マスコミが本当に “弱者の味方” であるかは、東京ビックサイト使用制限問題の立ち位置で判明するだろう
おそらく、このニュースをマスコミが大きく報じることはないでしょう。
東京ビッグサイトがオリンピックでの “メディアセンター” として利用されることで、見本市などのイベント開催ができなくなり、損失を被る企業から批判の声が出ていると NHK が伝えています。
東京・江東区の東京ビッグサイトは、年間およそ300件の見本市などのイベントが開かれています。
しかし、東京オリンピック・パラリンピックで報道機関が拠点とする「メディアセンター」として利用されることが決まっていて、改修工事などのため大会の前年の2019年から施設のおよそ半分が利用できなくなり、大会期間中はすべての施設が利用できなくなる見通しです。
(中略)
これに対し企業からは、東京ビッグサイトをメディアセンターの会場とすること自体を見直すよう求める意見などが相次いだということです。
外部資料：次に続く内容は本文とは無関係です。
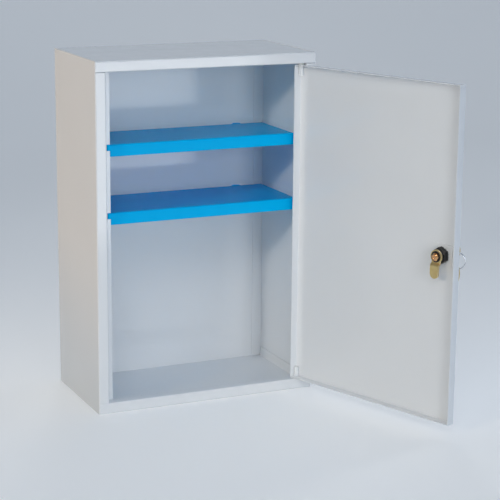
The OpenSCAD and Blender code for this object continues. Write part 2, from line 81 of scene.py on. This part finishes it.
class Finish(Nodes):
    """A material with one Principled shader, whose patterns lie on the object's own place."""

    NOISE_MIDDLE = (0.25, 0.75)
    RAMP_MIDDLE = (0.3, 0.7)
    EDGE_TURN = (0.99, 0.85)
    BEVEL_SAMPLES = 4

    def __init__(self, name):
        self.material = bpy.data.materials.new(name)
        self.material.use_nodes = True
        super().__init__(self.material.node_tree)
        self.bsdf = self.tree.nodes["Principled BSDF"]
        self.place = self.add("ShaderNodeTexCoord").outputs["Object"]

    def set(self, **values):
        """Sets the shader's sockets by their names in small letters."""
        for name, value in values.items():
            socket = name.replace("_", " ").title().replace("Ior", "IOR")
            self.feed(self.bsdf.inputs[socket], value)

    def noise(self, scale, detail, stretch=(1, 1, 1)):
        mapping = self.add("ShaderNodeMapping", {"Scale": stretch, "Vector": self.place})
        node = self.add("ShaderNodeTexNoise", {
            "Scale": scale, "Detail": detail, "Vector": mapping.outputs["Vector"]})
        return node.outputs["Fac"]

    def spread(self, value, low, high):
        """Takes the middle of a noise's range to low..high."""
        start, end = self.NOISE_MIDDLE
        node = self.add("ShaderNodeMapRange", {
            "From Min": start, "From Max": end, "To Min": low, "To Max": high, "Value": value})
        return node.outputs["Result"]

    def between(self, value, low, high):
        """A colour between two colours, by a noise's value."""
        node = self.add("ShaderNodeValToRGB", {"Fac": value})
        for stop, place, colour in zip(node.color_ramp.elements, self.RAMP_MIDDLE, (low, high)):
            stop.position = place
            stop.color = (*colour, 1)
        return node.outputs["Color"]

    def rounded(self, radius):
        """The surface's normal as if its edges were rounded."""
        node = self.add("ShaderNodeBevel", {"Radius": radius}, samples=self.BEVEL_SAMPLES)
        return node.outputs["Normal"]

    def edges(self, radius):
        """0 on the faces, rising to 1 on the edges."""
        flat = self.add("ShaderNodeNewGeometry").outputs["Normal"]
        dot = self.add("ShaderNodeVectorMath", {0: self.rounded(radius), 1: flat},
                       operation="DOT_PRODUCT")
        start, end = self.EDGE_TURN
        node = self.add("ShaderNodeMapRange", {
            "From Min": start, "From Max": end, "Value": dot.outputs["Value"]})
        return node.outputs["Result"]

    def mix(self, factor, first, second):
        """From a socket's colour to a plain one."""
        node = self.add("ShaderNodeMix", {"Factor": factor, "A": first, "B": (*second, 1)},
                        data_type="RGBA")
        return node.outputs["Result"]

    def bump(self, *layers, edge=0.3 * MM):
        """Each layer is (height, depth in metres), over edges rounded by a small radius."""
        normal = self.rounded(edge)
        for height, depth in layers:
            node = self.add("ShaderNodeBump", {
                "Distance": depth, "Height": height, "Normal": normal})
            normal = node.outputs["Normal"]
        self.set(normal=normal)


def shade(colour, factor):
    return tuple(c * factor for c in colour)


# ---- Finishes ----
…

説明会に参加した、広島県の企業の経営者は、「イベントがなくなることで3億円の損害が出ると想定していて影響は深刻だ」と話していました。
要するに、世界各国から押し寄せるマスコミの報道拠点とするため、東京ビックサイトで開催されていた見本市など従来のイベントが開催できなくなるということです。これは見本市に参加している中小・零細企業にとっては死活問題です。
なぜなら、資本に乏しい企業にとって、“多数の企業との接点を持つことができる見本市” の価値は計り知れないからです。
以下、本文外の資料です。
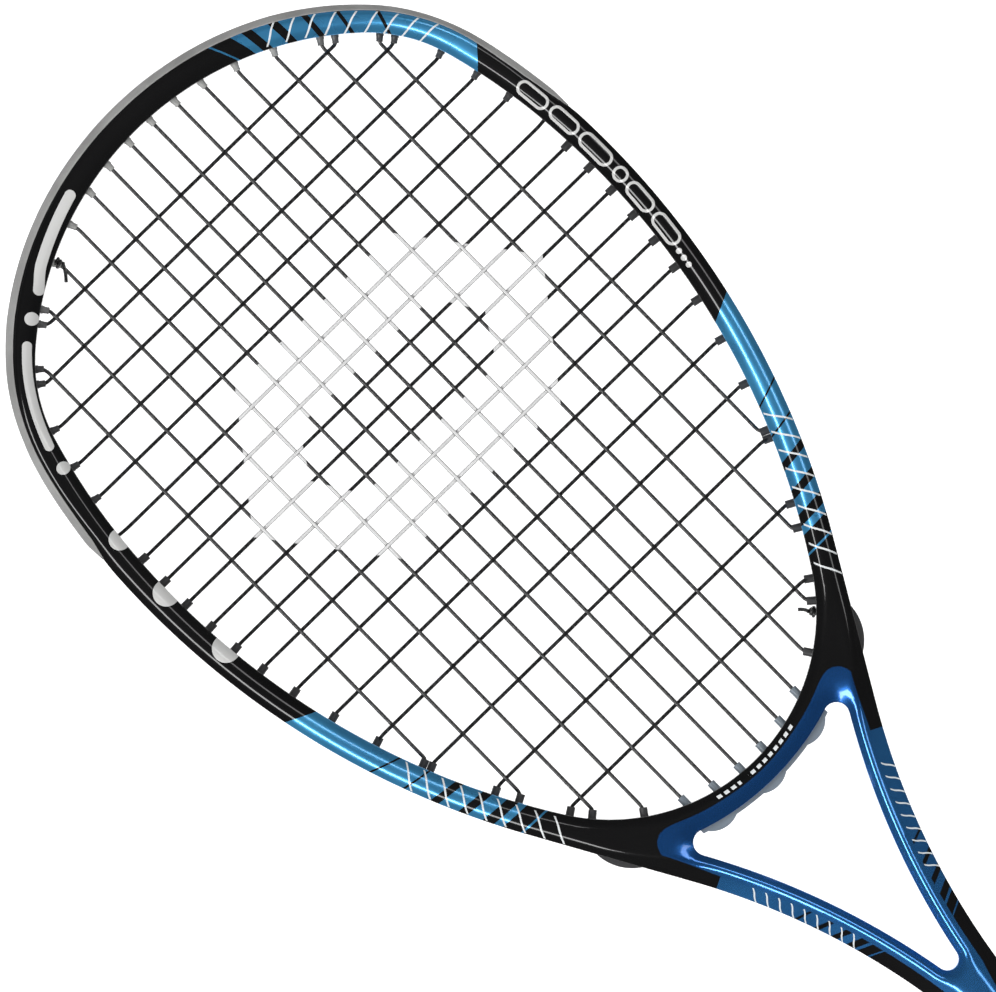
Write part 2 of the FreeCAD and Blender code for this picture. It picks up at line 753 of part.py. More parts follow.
def make_pallet(label, side):
    """Half of the handle foam, on one face of the shaft."""
    body = doc.addObject("PartDesign::Body", label + "_body")
    octagon_prism(body, label + "_outside", CAP_FLOOR, "Sizes.handle_end_y - Sizes.cap_floor", HANDLE)
    shaft = octagon_solid(size("frame_end_y"), LENGTH, SHAFT)
    half = Part.makeBox(100, LENGTH, 100, V(-50, 0, 0 if side > 0 else -100))
    shape = body.Shape.common(half).cut(shaft)
    return shaped(label, shape.cut(fastener_space()))


def octagon_solid(y_low, y_high, section):
    corners = [V(x, y_low, z) for x, z in octagon_points(*section)]
    return Part.Face(Part.makePolygon(corners + corners[:1])).extrude(V(0, y_high - y_low, 0))


def make_nails():
    """Four small nails through the skirt of the butt cap into the handle foam."""
    surface = size("handle_width") / 2 + UNDERLAY
    nails = []
    for side in (-1, 1):
        for z in (-NAIL_Z, NAIL_Z):
            tip = V(side * (surface - NAIL_LENGTH), NAIL_Y, z)
            head = V(side * (surface - NAIL_HEAD), NAIL_Y, z)
            out = V(side * surface, NAIL_Y, z)
            nails.append(rod(tip, head, NAIL_R).fuse(rod(head, out, NAIL_HEAD_R)))
    return Part.makeCompound(nails)


def make_staple():
    """Staple that holds the start of the grip, on the back of the handle."""
    surface = -(size("handle_depth") / 2 + UNDERLAY)
    crown = Part.makeBox(2 * STAPLE_HALF, STAPLE_WIRE, STAPLE_WIRE,
                         V(-STAPLE_HALF, STAPLE_Y, surface - STAPLE_WIRE))
    legs = [Part.makeBox(STAPLE_WIRE, STAPLE_WIRE, STAPLE_LEG, V(x, STAPLE_Y, surface - STAPLE_WIRE))
            for x in (-STAPLE_HALF, STAPLE_HALF - STAPLE_WIRE)]
    return crown.fuse(legs)


def fastener_space():
    """Holes that the nails and the staple fill."""
    return Part.makeCompound(list(make_nails().Solids) + list(make_staple().Solids))


def make_cap():
    """Butt cap: a flared rim, a skirt over the handle foam and a recess for the emblem."""
    body = doc.addObject("PartDesign::Body", "butt_cap_body")
    flare = (size("cap_width"), size("cap_depth"), size("cap_bevel"))
    rim = octagon_prism(body, "cap_rim", 0, "Sizes.cap_rim", flare)
    bottom = []
    for number, edge in enumerate(rim.Shape.Edges, start=1):
        if abs(edge.BoundBox.YMax - edge.BoundBox.YMin) < 0.01 and edge.BoundBox.YMax < 0.01:
            bottom.append("Edge%d" % number)
    rounding = body.newObject("PartDesign::Fillet", "cap_rounding")
    rounding.Base = (rim, bottom)
    rounding.setExpression("Radius", "Sizes.cap_rounding")
    doc.recompute()
    octagon_prism(body, "cap_skirt", CAP_RIM, "Sizes.cap_height - Sizes.cap_rim",
                  grown(HANDLE, UNDERLAY))
    octagon_prism(body, "cap_socket", CAP_FLOOR, "Sizes.cap_height", HANDLE, cut=True)
    recess = Part.makeCylinder(EMBLEM_R + EMBLEM_GAP, size("emblem_thickness"), V(0, 0, 0), Y_AXIS)
    return shaped("butt_cap", body.Shape.cut(recess).cut(fastener_space()))


def make_emblem():
    """Plain domed disc let into the butt cap."""
    body = doc.addObject("PartDesign::Body", "butt_emblem")
    sketch = sketch_on(body, "disc", "XZ_Plane")
    sketch.addGeometry(Part.Circle(V(0, 0, 0), Z_AXIS, EMBLEM_R), False)
    sketch.addConstraint(Sketcher.Constraint("Block", 0))
    disc = body.newObject("PartDesign::Pad", "disc_pad")
    disc.Profile = sketch
    disc.setExpression("Length", "Sizes.emblem_thickness")
    disc.Reversed = True
    doc.recompute()
    return body


def make_grip():
    body = sleeve("grip_wrap_body", CAP_RIM, "Sizes.grip_end_y - Sizes.cap_rim",
                  grown(HANDLE, UNDERLAY), grown(HANDLE, UNDERLAY + GRIP))
    return shaped("grip_wrap", body.Shape.cut(make_staple()))


def make_collar():
    """Rubber ring over the top of the grip, closing on the shaft."""
    tape_outer = grown(HANDLE, UNDERLAY + GRIP + TAPE)
    start = GRIP_END - size("collar_length") / 2
    body = doc.addObject("PartDesign::Body", "grip_collar")
    octagon_prism(body, "collar_outside", start, "Sizes.collar_length",
                  grown(tape_outer, size("collar_wall")))
    octagon_prism(body, "collar_lap", start, "Sizes.collar_length / 2", tape_outer, cut=True)
    octagon_prism(body, "collar_bore", start, "Sizes.collar_length", SHAFT, cut=True)
    return body


keep(make_pallet("handle_pallet_front", 1), "handle_pallet_front")
keep(make_pallet("handle_pallet_back", -1), "handle_pallet_back")
keep(make_cap(), "butt_cap")
keep(shaped("butt_cap_nails", make_nails()), "butt_cap_nails")
keep(make_emblem(), "butt_emblem")
keep(sleeve("grip_underlay", size("cap_height"), "Sizes.handle_end_y - Sizes.cap_height",
            HANDLE, grown(HANDLE, UNDERLAY)), "grip_underlay")
keep(make_grip(), "grip_wrap")
keep(shaped("grip_staple", make_staple()), "grip_staple")
keep(sleeve("finishing_tape", GRIP_END - size("tape_length"), "Sizes.tape_length",
            grown(HANDLE, UNDERLAY + GRIP), grown(HANDLE, UNDERLAY + GRIP + TAPE)), "finishing_tape")
keep(make_collar(), "grip_collar")

# ------------------------------------------------------------------- output

doc.recompute()
for obj in doc.Objects:
    if {"Invalid", "Error"} & set(obj.State):
        raise RuntimeError("%s did not build: %s" % (obj.Label, obj.State))
for piece in PIECES:
    if piece.Shape.isNull() or not piece.Shape.isValid() or not piece.Shape.Solids:
        raise RuntimeError("%s has no valid solid" % piece.Label)

os.makedirs("parts", exist_ok=True)
for piece in PIECES:
    piece.Shape.exportStep("parts/%s.step" % piece.Label)
    box = piece.Shape.BoundBox
    print("%-22s %9.1f mm3  %d solid(s)  x %.1f..%.1f  y %.1f..%.1f  z %.1f..%.1f" % (
        piece.Label, piece.Shape.Volume, len(piece.Shape.Solids),
        box.XMin, box.XMax, box.YMin, box.YMax, box.ZMin, box.ZMax))
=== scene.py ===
import math

import bmesh
import bpy
import numpy as np
from mathutils import Matrix, Vector
from mathutils.geometry import delaunay_2d_cdt


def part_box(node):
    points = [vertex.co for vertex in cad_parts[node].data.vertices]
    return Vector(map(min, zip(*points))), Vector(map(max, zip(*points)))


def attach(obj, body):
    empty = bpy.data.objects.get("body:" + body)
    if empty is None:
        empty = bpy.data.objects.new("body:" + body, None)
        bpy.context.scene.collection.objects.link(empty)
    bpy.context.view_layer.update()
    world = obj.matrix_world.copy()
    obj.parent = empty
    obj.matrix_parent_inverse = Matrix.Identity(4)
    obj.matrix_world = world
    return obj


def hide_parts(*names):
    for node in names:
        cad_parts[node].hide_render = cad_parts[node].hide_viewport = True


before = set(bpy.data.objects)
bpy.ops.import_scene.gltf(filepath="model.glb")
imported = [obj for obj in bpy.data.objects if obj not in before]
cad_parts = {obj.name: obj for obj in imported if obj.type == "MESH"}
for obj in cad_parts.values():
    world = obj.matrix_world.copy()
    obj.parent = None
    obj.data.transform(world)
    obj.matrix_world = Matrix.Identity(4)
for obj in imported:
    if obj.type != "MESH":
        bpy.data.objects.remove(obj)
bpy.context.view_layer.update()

MM = 0.001


# ---------------------------------------------------------------- outlines, in millimetres
# Each outline is a chain of tangent arcs: (radius, turn in degrees), turning right when positive.
# A radius of None is a straight run, and its second number is a length.

OUTSIDE_ARCS = [(115.2, 46.25), (74.1, 27.5), (123.2, 7.7), (284.7, 38.3), (None, 56.6),
                (246.9, -29.75), (None, 236.6)]
OPENING_ARCS = [(111.4, 42.1), (53.6, 31.9), (212.8, 11.1), (262.7, 37.6), (68.0, 57.3)]
LENGTH = 686.0
OPENING_TOP = 675.4
BOTTOM = 12.0
GUARD_REACH = 167.0        # along the outline from the tip to each end of the guard
GROOVE_REACH = 385.0       # along the outline from the tip to each end of the string groove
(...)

名刺交換を行った企業に挨拶回りを行ったり、感触の良かった企業にセールスをかけたり、受注したりと企業の生命線なのです。砂漠のオアシス的な役割を果たしているのですが、その機能が損なわれることになれば、倒産する企業が続出することになるでしょう。
「1シーズンぐらい大したことはないだろ」と考えるマスコミは3ヶ月で良いですから、取材活動を自粛してみるべきです。その上で、売上・利益ともに影響がないことを示す必要があります。
オリンピックの取材に訪れるマスコミはどこも資金的に問題のない裕福な企業ばかりです。そのようなメディアでさえ、数ヶ月の取材活動自粛要請には大反発するのですから、東京ビックサイトで行われる見本市などを生命線にしている企業が怒りを示すことは当然です。
政治部の記者が政治の取材ができなければ、大きなマイナスを引き起こすことになります。経済部・スポーツ部の記者も自らが専門とする分野の取材活動が一定期間に渡り強制的にストップをかけられれば、成果が生まれず、業績不振による解雇の影響を受けることは想像できるはずです。
メディアセンターを設立することが中小・零細企業の業績不振を引き起こす要因として大きく懸念されているのですから、“弱者の味方” を日頃から主張するマスコミほど、この件を大々的に報じなければならないことは明確だと言えるでしょう。
解決策は「東京ビックサイトをメディアセンターとして利用しない」ということです。
中小・零細企業だからと甘く見ていると、そこから飛躍的に成長を遂げた企業が出現した場合、マスコミは屈辱的な扱いを受けることは目に見えています。銀行ですら、取引を拒まれる状況がある中で情報伝達を独占できなくなった既存メディアほど相対的に地位を落とすことが確定している業種はありません。
しかし、「東京ビックサイトを使わない場合の代替施設はどこにするのか」という疑問を持つ人はいるでしょう。
これは「築地にある朝日新聞(東京本社)の社屋を “メディアセンター” として開放する」ことですべては解決されることです。
「経産省がセキュリティーを強化し、取材活動に制限が出た」と朝日新聞は文句を述べています。であるなら、東京ビックサイトをメディアセンターとして利用しないことで取材活動に生じた負担を朝日新聞が担うことで、取材を受ける場を提供する側としての手本を示すべきです。
また、朝日新聞・東京本社は国有地を格安価格で払い下げられた物件です。“オイシイ思い” をした大手マスコミの1つなのですから、その恩恵を国民に還元することは当然の責務と言えるでしょう。
なぜなら、東京ビックサイトが “メディアセンター” として利用されることで締め出される中小・零細企業で勤務する人々も「マスコミが享受している恩恵を還元されるべき国民」だからです。
朝日新聞が「なぜ、自分たちだけが...」と不満に思うなら、大手町で社屋を抱える読売新聞や一ツ橋に本社を置く毎日新聞に「お前らも負担しろ」と主張すれば済む話です。“弱者の味方” を自称し、経産省のセキュリティー管理強化に批判的なメディアほど喜んで協力してくれることでしょう。
世界中の大手マスコミのために、日本の中小・零細企業が苦しい立場に追いやられる。本当に “弱者の味方” であるなら、このような暴挙に対し、「ペンの力」で断固として立ち向かうことが本物のジャーナリズムであり、報道機関なのではないでしょうか。